Coins are generated by solving complicated mathematical problems that require vast amounts of computerised number-crunching. This is called mining. Anybody can use a personal computer to solve these problems in order to own the newly-minted coins. (Warning: This will take a lot of computer time and it’s a very intensive process). “Mining” syndicates have been founded to pool computer resources dedicated to this task. The money supply is exactly regulated by that mathematical system of generation. It cannot be tampered with.
Every transaction with every coin from the instant of generation is recorded in an open ledger called the blockchain. That ledger is constantly updated. It can be downloaded and checked by anybody. When a new transaction is made, the blockchain is used to check that 1) the coin exists and 2) the coin is not being used for two transactions simultaneously. The coin-owner transfers ownership to somebody who uses a different private key to “lock” it. A transaction is accepted as valid only when a large majority of people have checked the blockchain and agree that the transaction is valid.
There is no RBI or Federal Reserve guaranteeing the validity of the coin; the bank is replaced by a peer-to-peer network. This verification can be interfered with only by collusion between a large number of network members. The network runs into millions of people but it has happened.

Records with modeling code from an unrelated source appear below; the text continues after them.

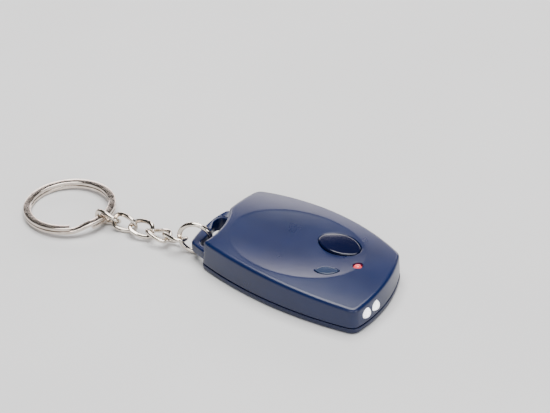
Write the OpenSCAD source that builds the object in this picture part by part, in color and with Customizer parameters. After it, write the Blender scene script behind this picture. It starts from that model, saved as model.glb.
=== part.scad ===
// Keychain flashlight: a two part plastic fob with two white LEDs in its nose,
// a big and a small push button in a dished top, and a twisted-link chain
// with a split ring on the loop at its back corner.
// Units are millimetres. +X runs along the fob to the LEDs, +Y to the far side, +Z up.
// The origin lies under the middle of the fob on the table.

/* [Node] */
// Which piece to draw

/* [Fob shell] */
// Height of the highest point of the crowned top
crest_h = 9.9; // [9.7:0.1:10.3]
// Height of the parting line between base and top
part_z = 1.6; // [1.5:0.1:1.7]
// Thickness of the outer walls
wall = 1.4; // [1.3:0.05:1.5]
// Thickness of the floor of the base
floor_t = 1.2; // [1.1:0.05:1.2]
// Thickness of the top under the crown and the dish
roof_t = 1.2; // [1.1:0.05:1.25]
// How far the walls lean inwards over their full height
draft = 0.55; // [0.3:0.05:0.7]

/* [Dish] */
// Height of the deepest point of the dish
dish_z = 8.1; // [8.05:0.05:8.4]
// Curvature radius across the dish
dish_across_r = 94; // [85:1:105]
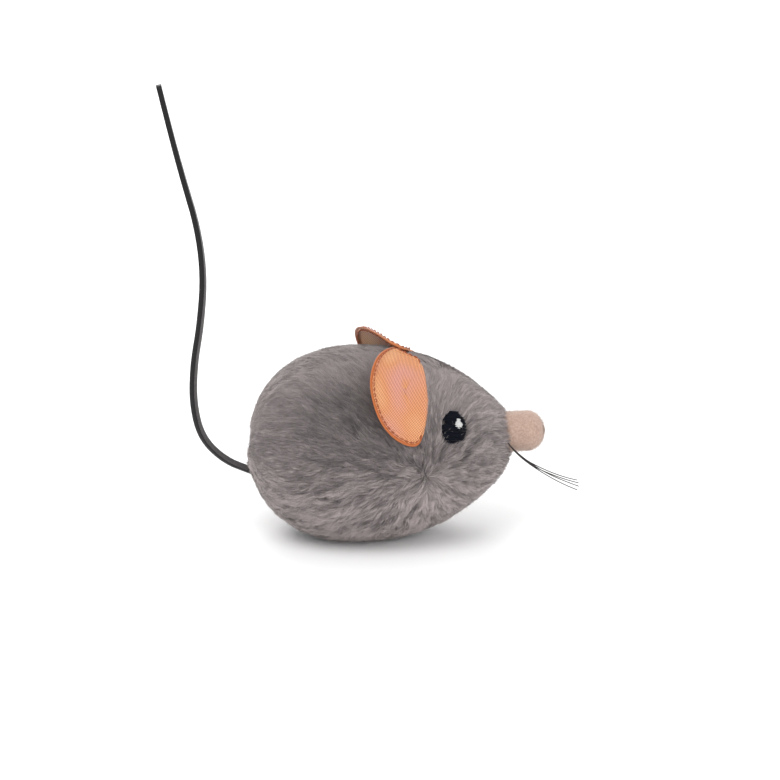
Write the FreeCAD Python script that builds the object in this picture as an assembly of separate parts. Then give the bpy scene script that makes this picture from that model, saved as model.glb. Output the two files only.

The blockchain is an incredible concept and it’s now being used for multiple other purposes. But the original blockchain led to slow verifications – transactions could take days. Some (actually the majority) of bitcoin users have agreed to replace the blockchain with a new blockchain which has more capacity and lends itself to faster verification. So there are now two types of bitcoin – bitcoin and bitcoin cash. A given coin can be traded/ transacted on either. Many other crypto-currencies have adopted various elements of bitcoin and tweaked those to try and create more secure and convenient protocols.